• Instruction
Quote only the lines from the line containing "held_turn();" to the line containing "before = set(bpy.data.objects)", with both of those lines included, please, exactly as written.

═══

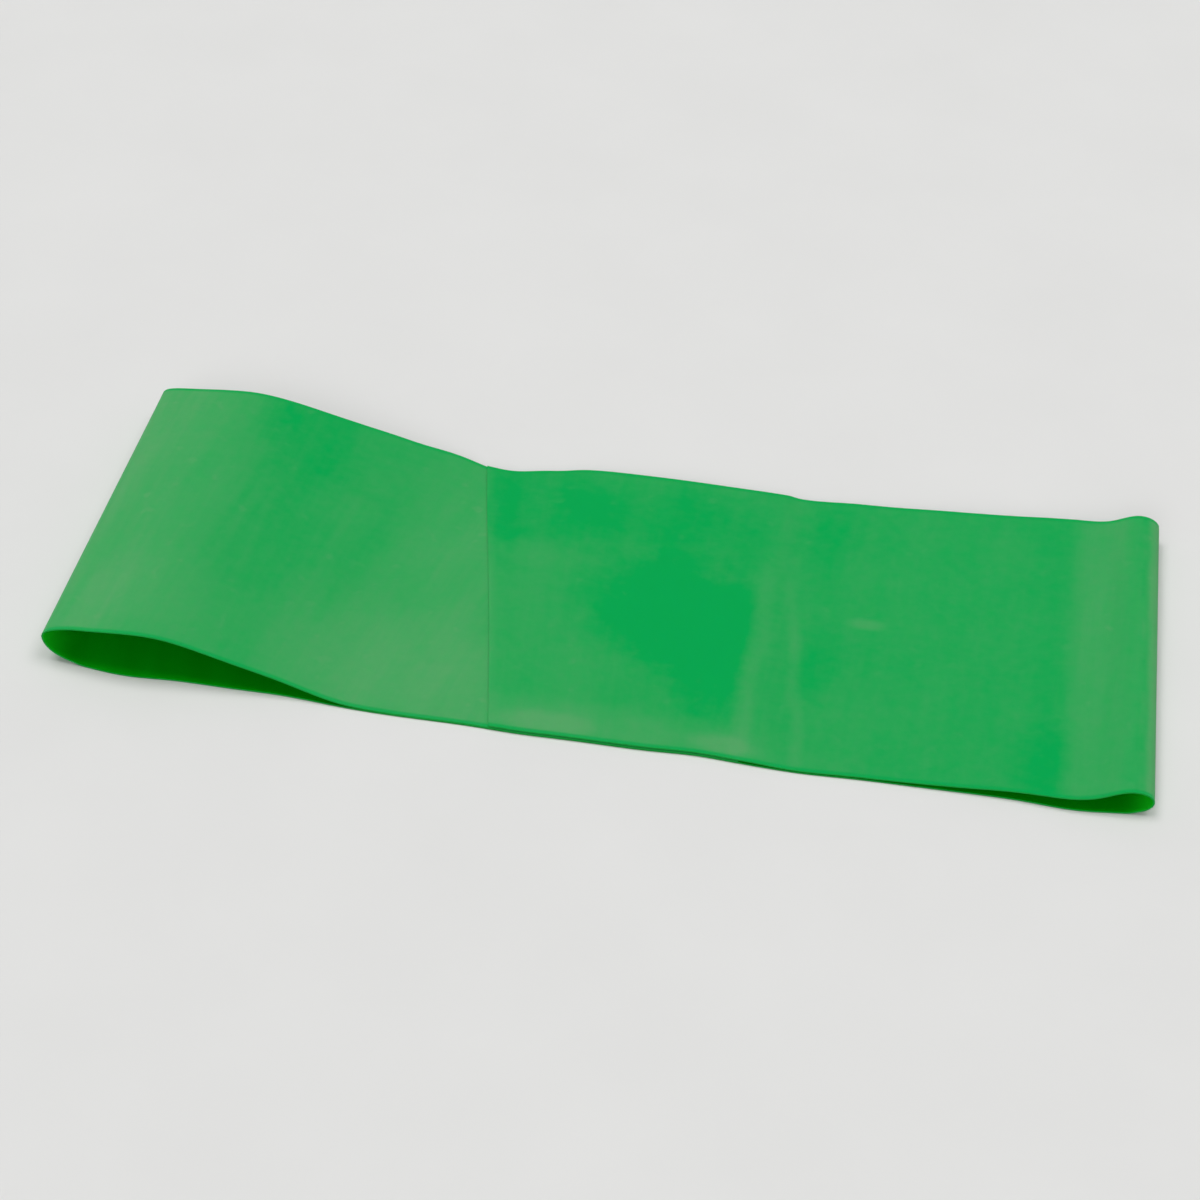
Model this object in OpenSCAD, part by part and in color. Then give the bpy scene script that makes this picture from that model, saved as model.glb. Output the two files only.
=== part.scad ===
// Closed-loop latex resistance band, lying flat on a surface with one end of
// the loop standing slightly open. One strip of film is laid into a loop and its
// two ends are lapped and bonded. The loop lies along X, its width along Y, and
// the lower ply rests on Z = 0.
//
// The strip is drawn as zones that meet end to end, so that the far end can be
// pulled away and the roof over the mouth can be lifted. Going along the strip:
// inner_end, mouth_roof, held_turn, lower_run, far_lower_run, far_turn,
// upper_run, outer_end. The bond film lies between outer_end and inner_end.

/* [Loop] */
// Length of the closed loop lying flat, from turn to turn
loop_len = 203.2; // [169:0.1:460]
// Width of the latex strip
band_w = 76.2; // [40:0.1:150]
// Thickness of the latex film
film_t = 0.3; // [0.2:0.05:0.6]

/* [Open mouth at the held end] */
// Outer radius of the turn's lower half, which lifts off the surface slowly
held_lower_r = 5.8; // [4.4:0.1:8]
// Outer radius of the turn's upper half, which bends more tightly
held_upper_r = 3.3; // [2.6:0.1:5]
// Slope at which the film still rises as it leaves that turn, degrees
rise_angle = 10; // [4:1:14]
// Outer radius of the crest over the mouth
crest_r = 68; // [50:1:85]
// Slope of the ramp that comes down behind the mouth, degrees
ramp_angle = 17; // [14:1:21]
// Radius of the curve that lands the ramp on the lower ply
landing_r = 20; // [8:1:26]

/* [Pulled end] */
// Outer radius of the turn at the pulled end
far_turn_r = 3; // [2.6:0.1:4.2]
// Slope of the film just behind that turn, degrees
neck_angle = 20; // [14:1:26]
// Radius of the hollow curve behind the turn
neck_r = 30; // [20:1:40]
// Radius of the curve that lands the upper ply on the lower ply
far_landing_r = 20; // [8:1:24]
// Flat length of the pulled zone before the upper ply starts to rise
far_flat = 8; // [2:0.5:12]

/* [Bonded lap] */
// Flat length between the ramp's foot and the nearest corner of the outer end
lap_clear = 10.4; // [2:0.1:16]
// How much further back the cut lies at the rear edge than at the front edge
outer_cut_skew = 15; // [0:0.5:20]
// Length of the lap at mid width
lap_len = 53; // [20:0.5:68]
// Thickness of the bond film in the lap
bond_t = 0.1; // [0.05:0.01:0.3]
// Bare margin between the bond film and the cut edges
bond_margin = 2; // [0.5:0.1:6]

/* [Zones] */
// Length over which the outer layer steps down off the inner end
step_len = 6; // [3:0.5:8]
// Flat length between that step and the start of the pulled zone
step_margin = 2; // [0.5:0.5:3]
// Gap between zones that move apart
zone_gap = 0.3; // [0.1:0.05:0.5]

/* [Hidden] */
$fn = 180;
// Largest turn between two points of a shaped ply's curves, degrees
arc_step = 1.5;

LATEX = [0.13, 0.63, 0.31];
LATEX_DEEP = [0.03, 0.55, 0.24];
BOND = [0.55, 0.66, 0.38];

// Unit vector in the XZ plane, at this many degrees from +X towards +Z
function toward(angle) = [cos(angle), sin(angle)];

// Points along a round stretch, from one angle about its centre to another
function arc(centre, r, from_angle, to_angle) =
    let (steps = ceil(abs(to_angle - from_angle) / arc_step))
    [
        for (i = [0:steps])
            centre + r * toward(from_angle + (to_angle - from_angle) * i / steps)
    ];

function reversed(points) = [for (i = [len(points) - 1:-1:0]) points[i]];

// Heights of the layers' undersides above the surface: the second layer lies on
// the lower ply, the third on the bond film
second_z = film_t;
third_z = 2 * film_t + bond_t;

// Held end: the turn's two halves, the crest over the mouth, the ramp and its
// landing curve. Each curve has a centre, and angles about it
held_lower_at = [-loop_len / 2 + held_lower_r, held_lower_r];
held_upper_at = [-loop_len / 2 + held_upper_r, held_lower_r];
crest_from = 90 + rise_angle;
crest_to = 90 - ramp_angle;
crest_at = held_upper_at + (held_upper_r - crest_r) * toward(crest_from);
crest_gap_angle = zone_gap / crest_r * 180 / PI;
ramp_top = crest_at + crest_r * toward(crest_to);
landing_inner_r = landing_r - film_t;
landing_z = second_z + landing_r;
ramp_len = (ramp_top[1] - landing_z + landing_inner_r * cos(ramp_angle)) / sin(ramp_angle);
ramp_run = (ramp_len - zone_gap) * toward(-ramp_angle);
landing_at = ramp_top + ramp_len * toward(-ramp_angle) + landing_inner_r * toward(crest_to);

// Lap: the outer end's slanted cut, the inner end's straight cut, and the plane
// at which the pulled zone starts
cut_rear_x = landing_at[0] + lap_clear;
cut_front_x = cut_rear_x + outer_cut_skew;
inner_cut_x = (cut_rear_x + cut_front_x) / 2 + lap_len;
step_end_x = inner_cut_x + step_len;
pulled_x = step_end_x + step_margin;

// Pulled end: the turn, the hollow neck behind it and the landing curve, with
// the slope between them along the line that touches both curves
far_turn_at = [loop_len / 2 - far_turn_r, far_turn_r];
neck_at = far_turn_at + (far_turn_r + neck_r) * toward(90 + neck_angle);
far_inner_r = far_landing_r - film_t;
far_landing_at = [pulled_x + far_flat, second_z + far_landing_r];
slope_span = neck_at - far_landing_at;
slope_from =
    270 + atan2(slope_span[1], slope_span[0]) - asin((neck_r - far_inner_r) / norm(slope_span));

// A flat ply from one X to another, with its underside at this height
module flat_ply(from_x, to_x, z) {
    translate([from_x, -band_w / 2, z]) cube([to_x - from_x, band_w, film_t]);
}

// A true round turn of the film about an axis along Y
module turned_ply(centre, outer_r, from_angle, to_angle) {
    translate([centre[0], 0, centre[1]])
        rotate([90, 0, 0])
            rotate_extrude(start = from_angle, angle = to_angle - from_angle)
                translate([outer_r - film_t, -band_w / 2]) square([film_t, band_w]);
}

// A ply between two lines of points in the XZ plane, across the whole width
module shaped_ply(upper, under) {
    rotate([90, 0, 0])
        linear_extrude(band_w, center = true) polygon(concat(upper, reversed(under)));
}

// A level layer whose cut edge may slant across the width
module cut_layer(front_x, rear_x, to_x, z, t, margin = 0) {
    half_w = band_w / 2 - margin;
    translate([0, 0, z])
        linear_extrude(t)
            polygon([[front_x, -half_w], [to_x, -half_w], [to_x, half_w], [rear_x, half_w]]);
}

module lower_run() {
    color(LATEX_DEEP) flat_ply(held_lower_at[0], pulled_x - zone_gap, 0);
}

module held_turn() {
    color(LATEX) {
        turned_ply(held_lower_at, held_lower_r, 180, 270);
        turned_ply(held_upper_at, held_upper_r, crest_from, 180);
    }
}

module inner_end() {
    color(LATEX_DEEP)
        shaped_ply(
            concat(
                arc(landing_at, landing_inner_r, 270 - ramp_angle, 270),
                [[inner_cut_x, second_z + film_t]]
            ),
            concat(
                arc(landing_at, landing_r, 270 - ramp_angle, 270),
                [[inner_cut_x, second_z]]
            )
        );
}

module bond_film() {
    color(BOND)
        cut_layer(
            cut_front_x + bond_margin, cut_rear_x + bond_margin,
            inner_cut_x - bond_margin, second_z + film_t, bond_t, bond_margin
        );
}

module outer_end() {
    color(LATEX) {
        cut_layer(cut_front_x, cut_rear_x, inner_cut_x, third_z, film_t);
        shaped_ply(
            [
                [inner_cut_x, third_z + film_t], [step_end_x, second_z + film_t],
                [pulled_x - zone_gap, second_z + film_t]
            ],
            [[inner_cut_x, third_z], [step_end_x, second_z], [pulled_x - zone_gap, second_z]]
        );
    }
}

module mouth_roof() {
    from_angle = crest_from - crest_gap_angle;
    under_r = crest_r - film_t;
    color(LATEX)
        shaped_ply(
            concat(arc(crest_at, crest_r, from_angle, crest_to), [ramp_top + ramp_run]),
            concat(
                arc(crest_at, under_r, from_angle, crest_to),
                [crest_at + under_r * toward(crest_to) + ramp_run]
            )
        );
}

module far_lower_run() {
    color(LATEX_DEEP) flat_ply(pulled_x, far_turn_at[0], 0);
}

module far_turn() {
    color(LATEX) turned_ply(far_turn_at, far_turn_r, -90, 90 + neck_angle);
}

module upper_run() {
    color(LATEX)
        shaped_ply(
            concat(
                [[pulled_x, second_z + film_t]],
                arc(far_landing_at, far_inner_r, 270, slope_from),
                arc(neck_at, neck_r, slope_from, 270 + neck_angle)
            ),
            concat(
                [[pulled_x, second_z]],
                arc(far_landing_at, far_landing_r, 270, slope_from),
                arc(neck_at, neck_r + film_t, slope_from, 270 + neck_angle)
            )
        );
}

lower_run();
held_turn();
inner_end();
bond_film();
outer_end();
mouth_roof();
far_lower_run();
far_turn();
upper_run();
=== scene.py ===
"""A closed-loop latex resistance band, lying flat with one end of the loop slightly open.

The frame gives every size and place. The film is built here as two closed sheets that
meet, edge to edge, under the band: one goes through the open mouth, the other through
the far turn. All lengths are in metres.
"""

import logging
import math
from collections.abc import Callable, Sequence
from dataclasses import dataclass, field
from enum import Enum

import bpy
import numpy as np
from mathutils import Matrix, Vector, noise


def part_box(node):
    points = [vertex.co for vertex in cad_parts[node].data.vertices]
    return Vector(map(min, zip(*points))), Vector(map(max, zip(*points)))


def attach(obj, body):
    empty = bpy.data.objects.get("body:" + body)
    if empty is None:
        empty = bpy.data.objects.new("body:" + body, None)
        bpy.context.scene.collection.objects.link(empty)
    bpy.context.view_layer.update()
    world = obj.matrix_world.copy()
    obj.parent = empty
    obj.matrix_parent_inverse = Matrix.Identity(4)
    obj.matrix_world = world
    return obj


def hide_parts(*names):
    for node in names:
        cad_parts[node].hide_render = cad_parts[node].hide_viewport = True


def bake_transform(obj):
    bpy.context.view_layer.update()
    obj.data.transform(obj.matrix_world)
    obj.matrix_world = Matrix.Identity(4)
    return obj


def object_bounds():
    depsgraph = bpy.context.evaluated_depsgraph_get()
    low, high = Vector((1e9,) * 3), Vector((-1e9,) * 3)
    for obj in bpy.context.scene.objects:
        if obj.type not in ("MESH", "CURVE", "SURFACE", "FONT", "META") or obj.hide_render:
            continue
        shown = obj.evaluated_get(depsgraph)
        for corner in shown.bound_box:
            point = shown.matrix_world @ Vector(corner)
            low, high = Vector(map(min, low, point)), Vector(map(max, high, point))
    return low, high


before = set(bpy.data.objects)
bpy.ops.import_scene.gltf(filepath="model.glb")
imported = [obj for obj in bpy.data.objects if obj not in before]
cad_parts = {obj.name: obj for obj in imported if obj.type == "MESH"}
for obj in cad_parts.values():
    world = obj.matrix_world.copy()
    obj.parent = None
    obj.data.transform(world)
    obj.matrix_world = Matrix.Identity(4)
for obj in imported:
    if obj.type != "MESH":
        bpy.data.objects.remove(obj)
CAD_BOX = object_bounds()

LOG = logging.getLogger("band")
MM = 0.001
STRIP_MAP = "strip"
CURVE_POINTS = 240
SHARP_ANGLE = math.radians(50)


class Body(Enum):
    """The bodies of the frame."""

    HELD = "held_side"
    ROOF = "lifted_roof"
    PULLED = "pulled_end"


class Slot(Enum):
    """The material slots of the record."""

    FILM = "latex_film"
    CEMENT = "rubber_cement"


class Face(Enum):
    """Which finish each face of the film has, as the mesh's material number."""

    OUTER = 0
    RIM = 1
    INNER = 2


# ---------------------------------------------------------------- sizes


def corner_points(node: str) -> np.ndarray:
    """The vertices of a CAD node, one row each.

    Args:
        node: The node's name.

    Returns:
        An array of points in the row frame.
    """
    return np.array([v.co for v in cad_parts[node].data.vertices], float)


@dataclass(frozen=True)
class LoopSizes:
    """The sizes and places of the loop, all read from the frame."""

    half_length: float
    half_width: float
    film: float
    bond: float
    far_turn: float
    crest: tuple[float, float]
    ramp_foot: float
    far_foot: float
    inner_cut: float
    step_end: float
    cut_front: float
    cut_rear: float

    @classmethod
    def from_frame(cls) -> "LoopSizes":
        """Reads the sizes from the boxes and vertices of the CAD nodes.

        Returns:
            The sizes, in metres.
        """
        low, high = CAD_BOX
        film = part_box("lower_run")[1].z
        bond_low, bond_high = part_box("bond_film")
        roof = corner_points("mouth_roof")
        inner, upper, outer = (corner_points(n) for n in ("inner_end", "upper_run", "outer_end"))
        flat = film * 1.01
        return cls(
            half_length=(high.x - low.x) / 2,
            half_width=(high.y - low.y) / 2,
            film=film,
            bond=bond_high.z - bond_low.z,
            far_turn=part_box("far_turn")[1].z / 2,
            crest=(float(roof[roof[:, 2].argmax(), 0]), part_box("mouth_roof")[1].z),
            ramp_foot=float(inner[inner[:, 2] < flat, 0].min()),
            far_foot=float(upper[upper[:, 2] < flat, 0].max()),
            inner_cut=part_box("inner_end")[1].x,
            step_end=float(outer[outer[:, 2] < flat, 0].min()),
            cut_front=float(outer[outer[:, 1] < 0, 0].min()),
            cut_rear=float(outer[outer[:, 1] > 0, 0].min()),
        )

    @property
    def lower_mid(self) -> float:
        """Height of the middle of the lower ply."""
        return self.film / 2

    @property
    def upper_mid(self) -> float:
        """Height of the middle of the layer that lies on the lower ply."""
        return self.film * 1.5

    @property
    def flat_top(self) -> float:
        """Height below which the film counts as lying flat."""
        return self.film * 3

    @property
    def lap_rise(self) -> float:
        """How much higher the outer layer lies over the inner end."""
        return self.film + self.bond

    @property
    def cut_mid(self) -> float:
        """Where the outer end's cut crosses the middle of the width."""
        return (self.cut_front + self.cut_rear) / 2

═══

• Result for this exercise
held_turn();
inner_end();
bond_film();
outer_end();
mouth_roof();
far_lower_run();
far_turn();
upper_run();
=== scene.py ===
"""A closed-loop latex resistance band, lying flat with one end of the loop slightly open.

The frame gives every size and place. The film is built here as two closed sheets that
meet, edge to edge, under the band: one goes through the open mouth, the other through
the far turn. All lengths are in metres.
"""

import logging
import math
from collections.abc import Callable, Sequence
from dataclasses import dataclass, field
from enum import Enum

import bpy
import numpy as np
from mathutils import Matrix, Vector, noise


def part_box(node):
    points = [vertex.co for vertex in cad_parts[node].data.vertices]
    return Vector(map(min, zip(*points))), Vector(map(max, zip(*points)))


def attach(obj, body):
    empty = bpy.data.objects.get("body:" + body)
    if empty is None:
        empty = bpy.data.objects.new("body:" + body, None)
        bpy.context.scene.collection.objects.link(empty)
    bpy.context.view_layer.update()
    world = obj.matrix_world.copy()
    obj.parent = empty
    obj.matrix_parent_inverse = Matrix.Identity(4)
    obj.matrix_world = world
    return obj


def hide_parts(*names):
    for node in names:
        cad_parts[node].hide_render = cad_parts[node].hide_viewport = True


def bake_transform(obj):
    bpy.context.view_layer.update()
    obj.data.transform(obj.matrix_world)
    obj.matrix_world = Matrix.Identity(4)
    return obj


def object_bounds():
    depsgraph = bpy.context.evaluated_depsgraph_get()
    low, high = Vector((1e9,) * 3), Vector((-1e9,) * 3)
    for obj in bpy.context.scene.objects:
        if obj.type not in ("MESH", "CURVE", "SURFACE", "FONT", "META") or obj.hide_render:
            continue
        shown = obj.evaluated_get(depsgraph)
        for corner in shown.bound_box:
            point = shown.matrix_world @ Vector(corner)
            low, high = Vector(map(min, low, point)), Vector(map(max, high, point))
    return low, high


before = set(bpy.data.objects)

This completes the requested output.